Qu'il ait donc égard à sa réputation et à la mienne, qu'il ait souci du nom de chrétien, qu'il se rappelle que c'est par le silence et par la retraite qu'il est moine, et non par des causeries et des courses continuelles. Qu'il lise ce que dit Jérémie : «Il est avantageux à l'homme de porter le joug dès sa jeunesse; il s'assiéra tout seul, et demeurera dans le silence parce qu'il s'est mis sous le joug. » Ou s'il veut critiquer tous les auteurs, s'il se pique d'érudition parce qu'il est le seul qui entende les écrits de Jovinien, d'après le proverbe : « Un bègue entend mieux que personne un autre bègue,» il faut donc chasser tous les autres écrivains puisque ce nouvel Attilius l'ordonne ainsi. Jovinien lui-même, qui n'a jamais étudié, sera en droit de dire: « Si les évêques me condamnent, c'est par cabale et non point par justice. »Je ne veux point d'hommes qui peuvent m'opprimer par leur autorité, au lieu de m'instruire par de bonnes raisons. Que j'aie pour adversaire un homme dont j'entende le langage, et dont la défaite entraîne celle de tous les autres. Croyez-moi, je sais par ma propre expérience comment il manie le bouclier, et avec quelle intrépidité il lance le javelot; c'est un brave, et dans la lutte on ne peut être plus ferme, plus roide et plus intrépide.
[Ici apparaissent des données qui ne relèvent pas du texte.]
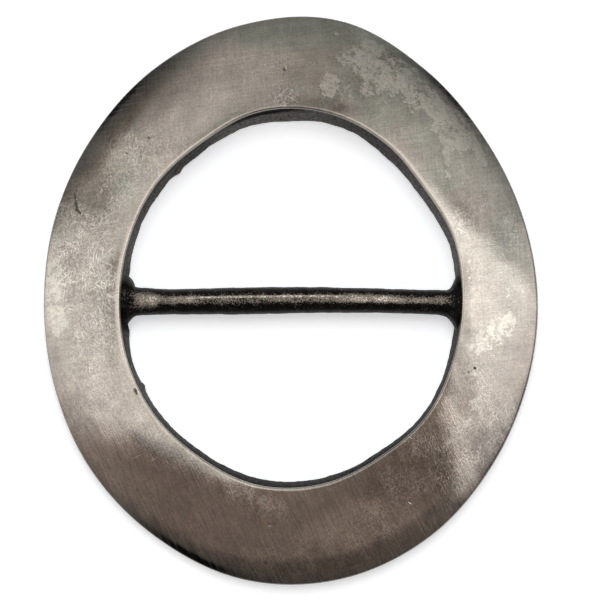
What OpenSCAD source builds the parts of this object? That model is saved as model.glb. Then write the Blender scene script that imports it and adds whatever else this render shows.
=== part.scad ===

Tantôt il présente le flanc à son ennemi, tantôt il va fondre sur lui tête baissée; souvent on l'a vu dans les rues et sur les places publiques déclamer contre moi depuis le matin jusqu'au soir. Il est vigoureusement constitué; il a la taille et la force d'un athlète; il me parait être un partisan secret de ma doctrine; du reste il ne rougit jamais. Il cherche non le sens, mais le nombre des paroles, et il passe pour être si éloquent qu'on a coutume de le proposer pour modèle aux jeunes gens de famille. Combien de fois m'a-t-il irrité dans les réunions, et m'a-t-il mis en colère! combien de fois s'est-il retiré confus après m'avoir lui-même bafoué! Mais ces discussions sont vulgaires, et le moindre de mes disciples peut les soutenir. Ecrivons pour la postérité, écrivons l'un contre l'autre, afin que nos lecteurs jugent à loisir de nos ouvrages, et que comme je suis à la tête d'un grand nombre de disciples qui ont embrassé ma doctrine, ceux aussi qui suivent la sienne puissent s'appeler Gnathoniciens ou Phormioniciens.
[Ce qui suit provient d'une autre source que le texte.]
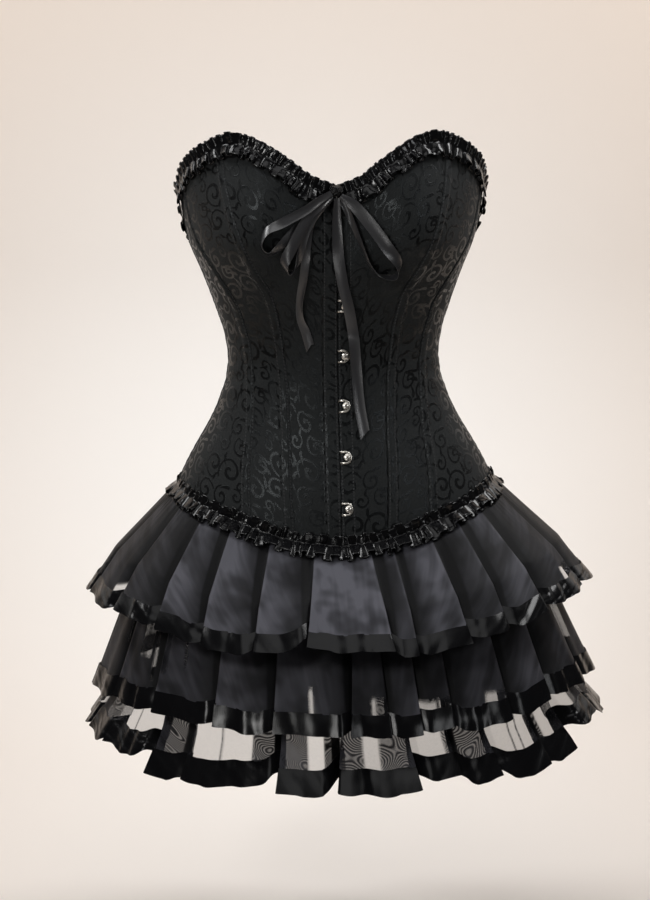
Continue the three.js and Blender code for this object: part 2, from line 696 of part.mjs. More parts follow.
// Turns a flat piece to lie on the bodice's front, its own Z pointing out of the cloth
function placeOnFront(mesh, x, z, lift) {
  const deg = THREE.MathUtils.radToDeg(Math.asin(x / sideAt(z)));
  const out = torsoNormal(deg, z);
  const up = torso(deg, z + 0.5).sub(torso(deg, z - 0.5)).normalize();
  const across = up.clone().cross(out).normalize();
  const turned = new THREE.Matrix4().makeBasis(across, out.clone().cross(across), out);
  mesh.quaternion.setFromRotationMatrix(turned);
  mesh.position.copy(onFront(x, z, lift));
}

// The busk's wire loop: two legs out of the left front's edge and a round end
function loopGeometry() {
  const outer = LOOP_HEIGHT / 2;
  const inner = outer - LOOP_WIRE;
  const start = SEAM_GAP / 2 - STUD_OFFSET;
  const bend = LOOP_REACH - outer - STUD_OFFSET;
  const shape = new THREE.Shape();
  shape.moveTo(start, -outer);
  shape.lineTo(bend, -outer);
  shape.absarc(bend, 0, outer, -Math.PI / 2, Math.PI / 2, false);
  shape.lineTo(start, outer);
  shape.lineTo(start, inner);
  shape.lineTo(bend, inner);
  shape.absarc(bend, 0, inner, Math.PI / 2, -Math.PI / 2, true);
  shape.lineTo(start, -inner);
  const options = { depth: LOOP_THICKNESS, bevelEnabled: false, curveSegments: 9 };
  return new THREE.ExtrudeGeometry(shape, options);
}

// The busk's stud: a stem through the loop and a domed head over it
function studGeometry() {
  const neck = LOOP_LIFT + LOOP_THICKNESS + SEAM_GAP - STUD_LIFT;
  const profile = [
    new THREE.Vector2(0, 0),
    new THREE.Vector2(STUD_STEM_RADIUS, 0),
    new THREE.Vector2(STUD_STEM_RADIUS, neck),
    new THREE.Vector2(STUD_HEAD_RADIUS, neck),
    new THREE.Vector2(STUD_HEAD_RADIUS, neck + STUD_HEAD_HEIGHT * 0.35),
    new THREE.Vector2(STUD_HEAD_RADIUS * 0.7, neck + STUD_HEAD_HEIGHT * 0.8),
    new THREE.Vector2(0, neck + STUD_HEAD_HEIGHT),
  ];
  return new THREE.LatheGeometry(profile, 14).rotateX(Math.PI / 2);
}

function addBusk() {
  BUSK_HEIGHTS.forEach((z, i) => {
    const loop = addPiece(`busk_loop_${i + 1}`, loopGeometry(), 'metal');
    placeOnFront(loop, STUD_OFFSET, z, LOOP_LIFT);
    const stud = addPiece(`busk_stud_${i + 1}`, studGeometry(), 'metal');
    placeOnFront(stud, STUD_OFFSET, z, STUD_LIFT);
  });
}

// A ribbon through a table of places, twisted about its own length
function ribbonGeometry(places) {
  const columns = ['x', 'z', 'lift', 'width', 'twist'];
  const rows = places.map((place, step) => ({ step, ...place }));
  const curves = columns.map((column) => curve(rows, 'step', column));
  const count = 2 * (rows.length - 1);
  const samples = [];
  for (let i = 0; i <= count; i += 1) {
    samples.push(Object.fromEntries(columns.map((column, c) => [column, curves[c](i / 2)])));
  }
  const points = samples.map((s) => onFront(s.x, s.z, s.lift));
  const sections = points.map((point, i) => {
    const next = points[Math.min(i + 1, count)];
    const ahead = next.clone().sub(points[Math.max(i - 1, 0)]).normalize();
    const out = onFront(samples[i].x, samples[i].z, 1).sub(onFront(samples[i].x, samples[i].z, 0));
    const flat = ahead.clone().cross(out).normalize();
    const across = flat.applyAxisAngle(ahead, radians(samples[i].twist));
    const face = across.clone().cross(ahead).normalize();
    const half = samples[i].width / 2;
    const edges = [moved(point, across, -half), moved(point, across, half)];
    return {
      front: edges.map((edge) => moved(edge, face, RIBBON_WALL / 2)),
      back: edges.map((edge) => moved(edge, face, -RIBBON_WALL / 2)),
    };
  });
  return wall(sections.map((section) => section.front), sections.map((section) => section.back));
}

function addBow() {
  const knot = addPiece('bow_knot', new THREE.SphereGeometry(1, 14, 10), 'satin');
  knot.geometry.scale(KNOT.across, KNOT.tall, KNOT.deep);
  placeOnFront(knot, KNOT.x, KNOT.z, KNOT.lift);
  for (const [name, places] of Object.entries(BOW)) {
    addPiece(name, ribbonGeometry(places), 'satin');
  }
}

addPanels();
addTopFrill();
addHemFrill();
TIERS.forEach(addTier);
addBusk();
addBow();

export default group;
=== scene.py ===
# %% [markdown]
# # A strapless corset dress
# This script dresses the plain solids of a corset dress in cloth, lights it, and looks at it from
# the front. The solids give every form in metres, so each piece is made where its solid is. Tables
# of places and angles are in millimetres and degrees, as a pattern cutter would write them.
# "Left" and "right" are as seen from the front, and angles run round the body: 0 is the front,
# 90 the right side and 180 the back.

# %% Load the frame
import math

import bpy
import numpy as np
from mathutils import Matrix, Vector


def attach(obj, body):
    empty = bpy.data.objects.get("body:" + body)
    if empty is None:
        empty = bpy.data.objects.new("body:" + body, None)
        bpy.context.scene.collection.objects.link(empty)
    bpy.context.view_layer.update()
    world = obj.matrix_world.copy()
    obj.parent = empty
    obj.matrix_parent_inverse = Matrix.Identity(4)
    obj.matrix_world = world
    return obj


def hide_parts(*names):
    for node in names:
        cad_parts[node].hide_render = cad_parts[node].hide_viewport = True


MM = 0.001

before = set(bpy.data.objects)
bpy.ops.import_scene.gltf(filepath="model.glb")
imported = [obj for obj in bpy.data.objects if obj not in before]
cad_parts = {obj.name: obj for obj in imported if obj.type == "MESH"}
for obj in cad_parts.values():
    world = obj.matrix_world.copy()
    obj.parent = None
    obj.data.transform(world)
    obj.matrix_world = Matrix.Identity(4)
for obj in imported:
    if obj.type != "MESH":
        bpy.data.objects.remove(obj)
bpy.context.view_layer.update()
print("frame:", len(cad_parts), "solids")


def select_only(piece):
    """Makes one piece the only selected and active one."""
    bpy.ops.object.select_all(action="DESELECT")
    if piece is not None:
        piece.select_set(True)
        bpy.context.view_layer.objects.active = piece


# %% [markdown]
# ## The camera
# The dress was photographed from a little above its waist, a couple of metres away, and slightly
# from its own right. A long lens keeps the skirt's hem nearly level. The camera is placed by its
# distance, its angles and the point it looks at, because those are what a photographer sets.

# %% Camera
CAMERA_DISTANCE = 2.0
CAMERA_PITCH = math.radians(8)
CAMERA_ROUND = math.radians(-2.5)
CAMERA_ROLL = math.radians(-0.8)
CAMERA_TARGET = Vector((-0.0103, 0, -0.097))
LENS_MM = 76.2
SENSOR_MM = 36

back = Vector((
    math.sin(CAMERA_ROUND) * math.cos(CAMERA_PITCH),
    -math.cos(CAMERA_ROUND) * math.cos(CAMERA_PITCH),
    math.sin(CAMERA_PITCH),
))
level = (-back).cross(Vector((0, 0, 1))).normalized()
upright = level.cross(-back)
camera_x = level * math.cos(CAMERA_ROLL) + upright * math.sin(CAMERA_ROLL)
camera_y = upright * math.cos(CAMERA_ROLL) - level * math.sin(CAMERA_ROLL)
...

Il n'est pas difficile, mon cirer Domnion, de parler sans cesse sur les places publiques et dans les boutiques des apothicaires, de juger le mérite des autres; celui-ci a très bien réussi, celui-là n'a rien fait de bon ; un tel connaît parfaitement l'Ecriture sainte, cet autre divague; celui-là est un bavard, celui-ci n'est encore qu'un enfant. Qui donc lui a donné mission de juger et de condamner tout le genre humain ? C'est l'affaire des bouffons et des parasites de critiquer les passants sur les places publiques, et de noircir sans sujet la réputation de chacun. Encore une fois, qu'il écrive, qu'il se remue un peu, qu'il nous fasse voir par quelque ouvrage de quoi il est Capable; qu'il nous donne une occasion de répondre à ses savants écrits. Je pourrais bien, si je voulais, l'attaquer et lui rendre injures pour injures; j'ai étudié aussi bien que lui; j'ai souvent dérobé ma main à la férule, et l'on peut bien m'appliquer ce que dit le poète : « Fuyez, il a du foin aux cornes. »
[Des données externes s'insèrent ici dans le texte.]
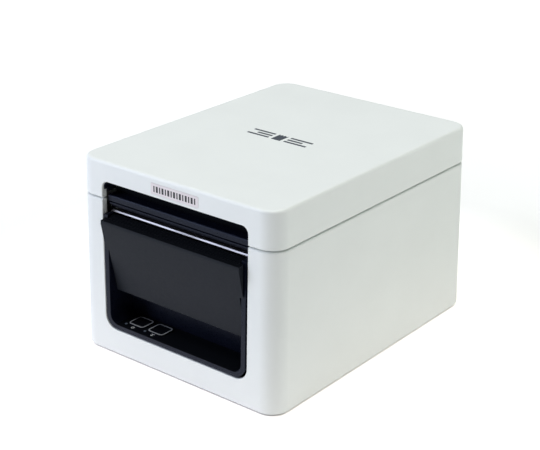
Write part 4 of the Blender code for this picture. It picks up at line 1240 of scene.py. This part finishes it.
def reach_opening(piece):
    """Widen the front recess at its sides and underneath, so that it fills the opening."""
    still_to, edge = 38.0 * MM, 45.5 * MM
    left, right, lower = 0.8 * MM, 0.3 * MM, 0.35 * MM
    floor_h, foot_h = 16.2 * MM, 14.2 * MM
    for vert in piece.data.vertices:
        share = ramp(abs(vert.co.x), still_to, edge)
        vert.co.x += right * share if vert.co.x > 0 else -left * share
        vert.co.z -= lower * ramp(vert.co.z - BASE_Z, floor_h, foot_h)


def remaining_nodes(done):
    """Every other node with its edges broken. Some recessed faces get matt black as painted shade,
    and the lever's rim is dark.
    """
    floor_h = recess_floor() + BUTTON_RISE / 2
    recess_shade_and_dark_rim = {
        "front_bezel": lambda depth, height: depth > FLOOR_SHADE_FROM and height < floor_h,
        "lid_front_panel": lambda depth, height: depth > PANEL_SHADE_FROM,
        "cover_lever": lambda depth, height: height > RIM_FROM,
    }
    for name in sorted(frame["nodes"]):
        if name in done:
            continue
        piece = refined(name, FINISH_OF[SLOT_OF[name]], EDGE_OF.get(name, PLAIN_EDGE))
        # The chosen faces take the matt black: painted shade in the recesses, a dark rim on the
        # lever
        if name in recess_shade_and_dark_rim:
            accent(piece, MATT_BLACK_AND_SHADE, recess_shade_and_dark_rim[name])
        if name == "front_bezel":
            reach_opening(piece)


# ---------------------------------------------------------------- the whole scene


FEET = sorted(node for node in frame["nodes"] if node.startswith("foot_"))
SCREWS = sorted(node for node in frame["nodes"] if node.startswith("base_screw_"))

# Springs: axis, turns and how far each ends short of its node, which leaves the head room to tilt
HEAD_TILT_ROOM = 0.3 * MM
COILS = {
    "head_spring_left": ("Z", 4, HEAD_TILT_ROOM),
    "head_spring_right": ("Z", 4, HEAD_TILT_ROOM),
    "lever_spring": ("X", 5, 0.0),
}
MOTORS = {"feed_motor": "X", "cutter_motor": "Y"}
ONE_OF_A_KIND = (
    "lower_case",
    "lid_shell",
    "label_plate",
    "tear_bar",
    "base_plate",
    "heat_sink",
    "paper_bucket",
)

camera()
studio()
floor()
lower_shell()
lid_cover()
label()
lid_emblem()
for button in BUTTONS:
    button_cap(button)
button_marks()
tear_bar()
opening_shade_liner()
base()
sink()
bucket()
socket_contacts()
board_parts()
for node in FEET:
    foot(node)
for node in SCREWS:
    base_screw(node)
for node, (axis, turns, short) in COILS.items():
    coil(node, axis, turns, short)
for node, axis in MOTORS.items():
    motor(node, axis)
remaining_nodes({*ONE_OF_A_KIND, *BUTTONS, *FEET, *SCREWS, *COILS, *MOTORS})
Mais j'aime mieux être disciple de celui qui dit: « J'ai abandonné mon corps à ceux qui me frappaient, et je n'ai point détourné mon visage de ceux qui me couvraient de confusion et de crachats; » de ce divin Sauveur« qui n'a point dit d'injures à ceux qui l'en chargeaient; »qui après avoir reçu des soufflets, enduré la croix, le fouet, les blasphèmes, pria enfin pour ceux qui le crucifiaient, en disant: « Mon Père, pardonnez-leur, car ils ne savent ce qu'ils l'ont. » Je veux donc aussi pardonner à l'erreur de mon frère, dans la persuasion qu'il s'est laissé séduire par le démon. Au milieu des femmes il se croyait (446) seul savant et seul éloquent; mais dès que mes ouvrages ont paru dans Rome, il m'a vu avec effroi comme son rival, et il a voulu se faire un mérite et une gloire de combattre mes opinions, afin que: tout le monde baissât la tête devant lui, excepté ceux à l'autorité desquels il est. obligé de céder, quoique d'ailleurs il ne les ménage pas trop, et qu'il les craigne plus qu'il ne les respecte. Cet habile homme, comme un vieux soldat aguerri, a voulu en percer deux du même coup d'épée, et faire voir que l'Ecriture sainte ne peut avoir d'autre sens que celui qu'il se plait à lui donner.

Qu'il daigne donc m'envoyer ses opinions par écrit, et me corriger par de bons avis de cette démangeaison d'écrire qu'il me reproche, et alors il verra que les choses se passent tout autrement dans une dispute réglée que dans un cercle d'amis, et qu'il n'est pas si aisé de raisonner sur les dogmes de la foi dans une assemblée de savants qu'au milieu des fuseaux et des corbeilles à ouvrage des jeunes filles. Il marche maintenant tête levée, il fait grand bruit en public, il condamne hautement le mariage, et quand il se trouve avec des femmes enceintes ou auprès du lit des gens mariés, et au milieu d'enfants qui crient dans le berceau, il supprime méchamment ce que l'Apôtre dit en faveur du mariage, afin de l'aire tomber sur moi seul la haine du public. Mais une fois que nous aurons publié nos opinions, que la discussion sera commencée, que nous citerons l'un et l'autre les passages de l'Ecriture, alors on verra notre homme se tourmenter et demeurer muet. Les Epicure et les Aristippe ne seront point là pour le soutenir ; on n'y verra point de porchers, on n'y entendra point de truie grogner; « et nous aussi, nous lançons nos traits d'une main sûre, et le sang coule des blessures que nous faisons. »

Au reste, s'il ne veut point écrire, et s'il est résolu à n'employer contre moi que la médisance et la calomnie, qu'il écoute du moins, malgré la vaste étendue de terres et de mers qui nous séparent, qu'il écoute, dis-je, cette déclaration: Je ne blâme point les noces, je ne condamne point, le mariage. Et afin qu'il soit pleinement convaincu de mes sentiments, je veux bien que tous ceux qui n’osent coucher seuls se marient.